Uma inspeção conduzida pelo Mecanismo Nacional de Prevenção e Combate à Tortura (MNPCT) em unidades prisionais de São Paulo trouxe à tona graves irregularidades em exames criminológicos de presos, incluindo membros do Primeiro Comando da Capital (PCC). Esses exames psicológicos, que desempenham papel crucial em decisões judiciais como progressão de regime e concessão de benefícios penais, revelaram práticas que comprometem a individualização e a imparcialidade das análises.
Falta de Individualização nos Laudos
O relatório destacou que muitos laudos psicológicos analisados utilizavam modelos padronizados ou genéricos, ignorando as particularidades de cada preso. Em uma amostra de 108 exames, todos apresentaram pareceres desfavoráveis, indicando uma possível tendência sistemática contra os detentos. Especialistas afirmam que tal prática contraria princípios fundamentais da psicologia forense, que exige que cada exame seja elaborado com base nas características e circunstâncias específicas do indivíduo avaliado.
Essa abordagem não apenas fere o direito à defesa, mas também pode influenciar negativamente decisões judiciais, levando ao prolongamento desnecessário da privação de liberdade ou à negativa de benefícios penais. “Os pareceres padronizados demonstram uma falta de compromisso com a análise detalhada, comprometendo o devido processo legal”, alerta o relatório.
Condições Insalubres e Impacto Psicológico
Além das falhas nos laudos, as inspeções revelaram que as condições das celas onde os presos estão detidos são alarmantes. Paredes sujas, infiltrações, presença de mofo e iluminação precária são comuns nas unidades analisadas. Essas condições degradantes afetam diretamente a saúde mental dos detentos, exacerbando transtornos psicológicos existentes e dificultando a reabilitação.
As celas superlotadas e as condições insalubres foram descritas como “incompatíveis com a dignidade humana”. Segundo especialistas do MNPCT, a falta de condições adequadas agrava o estado psicológico dos presos, criando um ambiente propício ao aumento da violência e à reincidência criminal.
Violações de Direitos Humanos
O relatório classificou as práticas como violações graves dos direitos humanos, destacando que a padronização dos laudos psicológicos e as condições precárias nas prisões configuram descumprimento de normas nacionais e internacionais.

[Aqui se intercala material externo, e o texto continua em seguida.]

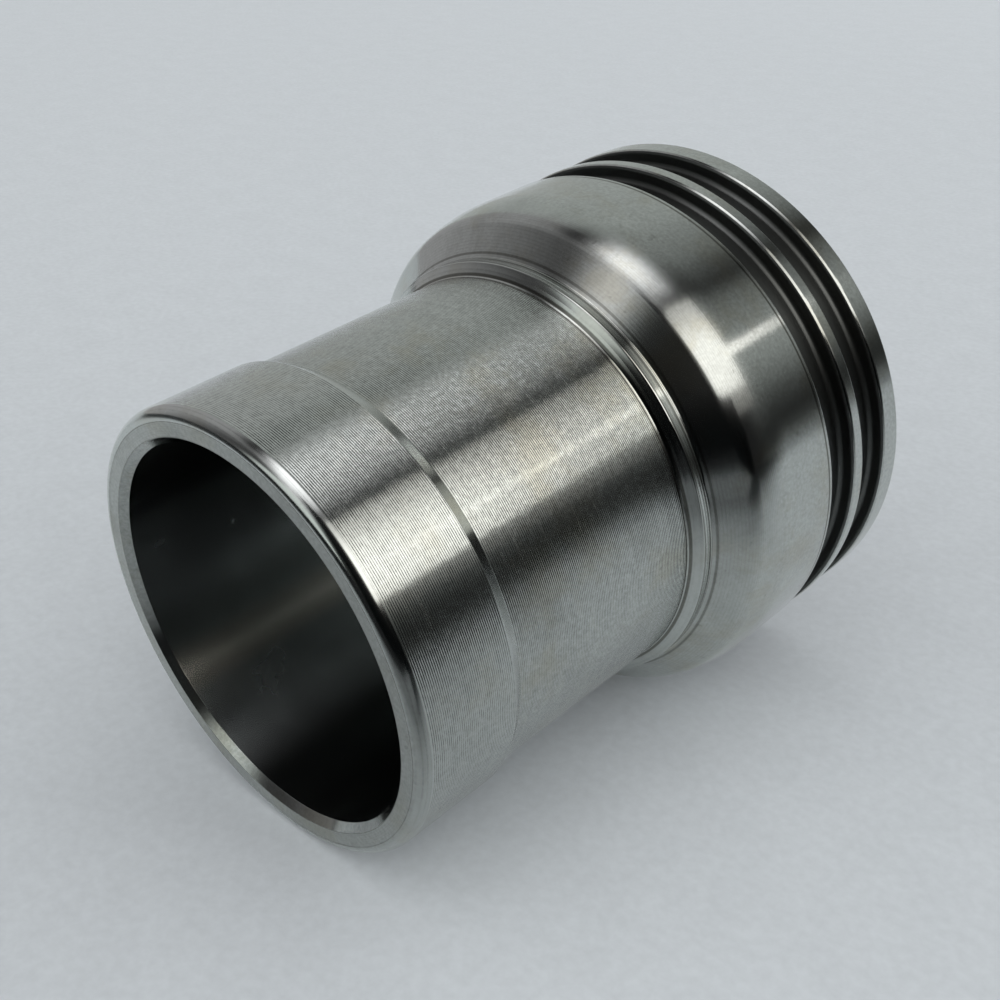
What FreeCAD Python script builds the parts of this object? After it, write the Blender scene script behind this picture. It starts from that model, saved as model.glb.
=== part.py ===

A Lei de Execução Penal brasileira e tratados internacionais de direitos humanos preveem que presos devem ser tratados com dignidade e que os processos de avaliação devem ser justos, individualizados e imparciais.
Recomendações e Medidas Necessárias
Diante das irregularidades, o MNPCT recomendou:
- Revisão dos Procedimentos de Avaliação Psicológica: Implementar diretrizes que garantam a individualização dos laudos, com supervisão técnica para evitar modelos genéricos.
- Melhoria das Condições Carcerárias: Realizar reformas estruturais nas unidades prisionais para assegurar um ambiente adequado à saúde física e mental dos detentos.
- Treinamento de Profissionais: Capacitar psicólogos e outros profissionais envolvidos para garantir que os exames sejam conduzidos com rigor técnico e ético.
- Monitoramento e Fiscalização: Criar mecanismos independentes de fiscalização para garantir que as recomendações sejam efetivamente implementadas.
Impacto no Sistema Judiciário
As descobertas do relatório lançam luz sobre uma questão que vai além do sistema prisional e atinge o coração do sistema judiciário brasileiro. Decisões judiciais baseadas em laudos inadequados minam a credibilidade da justiça e perpetuam um ciclo de exclusão e marginalização.
As práticas identificadas no relatório do MNPCT representam um alerta urgente para a necessidade de mudanças no sistema prisional e judicial brasileiro. Garantir avaliações justas, condições dignas e respeito aos direitos humanos é essencial para promover uma justiça mais equitativa e um sistema que realmente contribua para a ressocialização dos presos, em vez de perpetuar a exclusão social e a reincidência.